WHAT DO YOU OFFER YOUR HOTEL PARTNERS?

This is how we’re really different. We looked at how do we make our business more incremental to hotels, how do we show our value. There are two ways. One, our focus will be on middle-market accounts that the hotel companies don't have the resources to go after. We’re an extension of their national sales team.

 Secondly, we work on need dates and shoulder dates. Hotel inventory is perishable: the closer to arrival, the harder the rooms are to fill. So we said, why don’t we stay focused on what is most incremental to the hotels and create a tiered commission structure that is commensurate to the value of the business. The cost of commissions is rising faster than group revenue—this is constantly on hotels’ radar screen. We wanted a better compensation model, one that rewards us and our associates on short-term business and that supports our value proposition to the hotel community. Anything that books within 12 months is 10 percent, the industry standard. Anything that’s within 13–36 months is 8 percent and anything 37 or more months out is 6 percent.

 

WHO PAYS FOR THE SERVICES?

A lot of our competitors say their services are free, that the hotels pay for it. That's true; the hotels do pay us. But nothing is free; ultimately everything is paid for by the customer in the cost of their meetings. The hotels might write us a check, but they evaluate every business opportunity based on its profitability, so there are portions of the commission cost that get passed along by them; planners may get fewer concessions, for example. Nothing is free in this world.

 

HOW HAS THE RECENT HOTEL CONSOLIDATION AFFECTED THE INDUSTRY?

The consolidation, I believe, is good for the industry and the meetings market. It’s hotels consolidating into customer segments, like Marriott did; it allows brands to go from economy to extended stay to moderate and luxury. It allows hotels to remain competitive.

What’s happening also is there’s more globalization, with brands coming to the U.S., like Shangri-la, Peninsula, not only brands going outward. There are fewer borders—more globalization of meetings. That’s where MPI is headed, where the Foundation is moving. Consolidation is helping the good of the industry. It’s a great opportunity for the meetings market.

 

WHAT ARE THE BIGGEST CHALLENGES THE MEETINGS INDUSTRY WILL FACE IN THE NEXT FEW YEARS?

We’re heading into a softer market. The last three years have been outstanding from a hotel standpoint, a seller’s market for hotels. Now it’s moving across to a buyer’s market a little. It depends on the economy; hotels follow the GNP. Hotels did well with raising rates, with occupancy growth being stable. The economy will determine if group activity will be smaller, if companies will be cutting back. No one has any answers right now.

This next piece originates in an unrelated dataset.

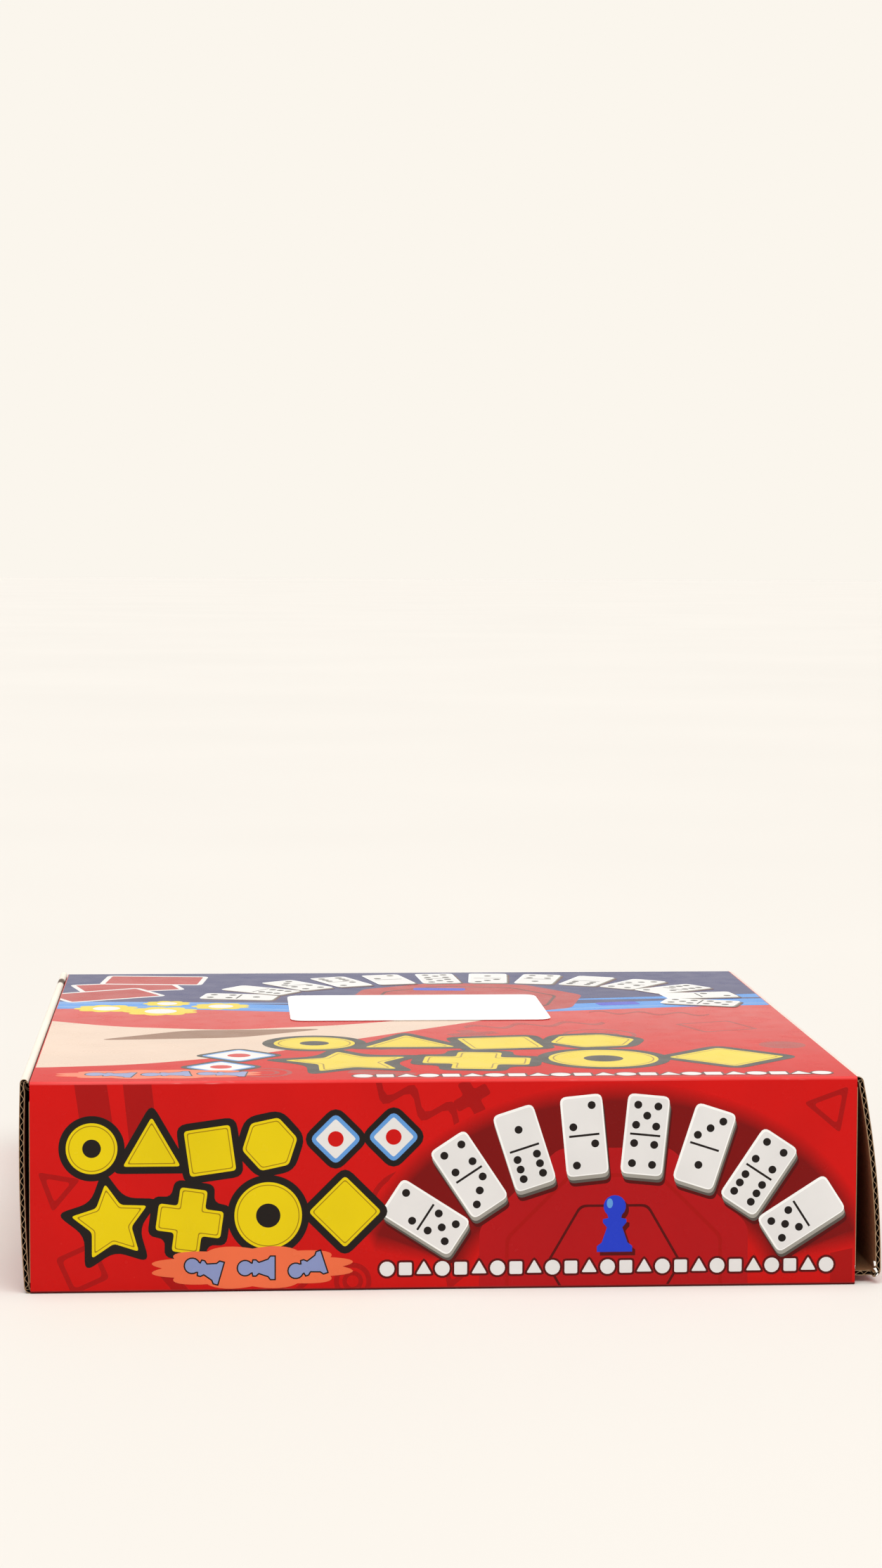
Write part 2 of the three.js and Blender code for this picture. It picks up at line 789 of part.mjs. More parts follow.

We won’t see the same kind of expansion as Vegas in 2000, although there’s a lot of supply growth in economy and mid-tier. This year’s growth will be 5–7 percent (although hotels may say 7–9 percent); next year, it’s probably 4–6 percent. Right now everything is a rate play—when that breaks, hotels will need to grow occupancy, and that will be through group meetings. 

 

WHAT ARE YOUR PLANS FOR THE FUTURE?

We’re not a full-service meetings or incentive company; that’s not a goal. What we look like in five years could be another story. We may look to go international, fine tune that to relate to our specific business needs. The intermediate market is huge in Europe, but that’s down the road; it’s not in the short term. C.K.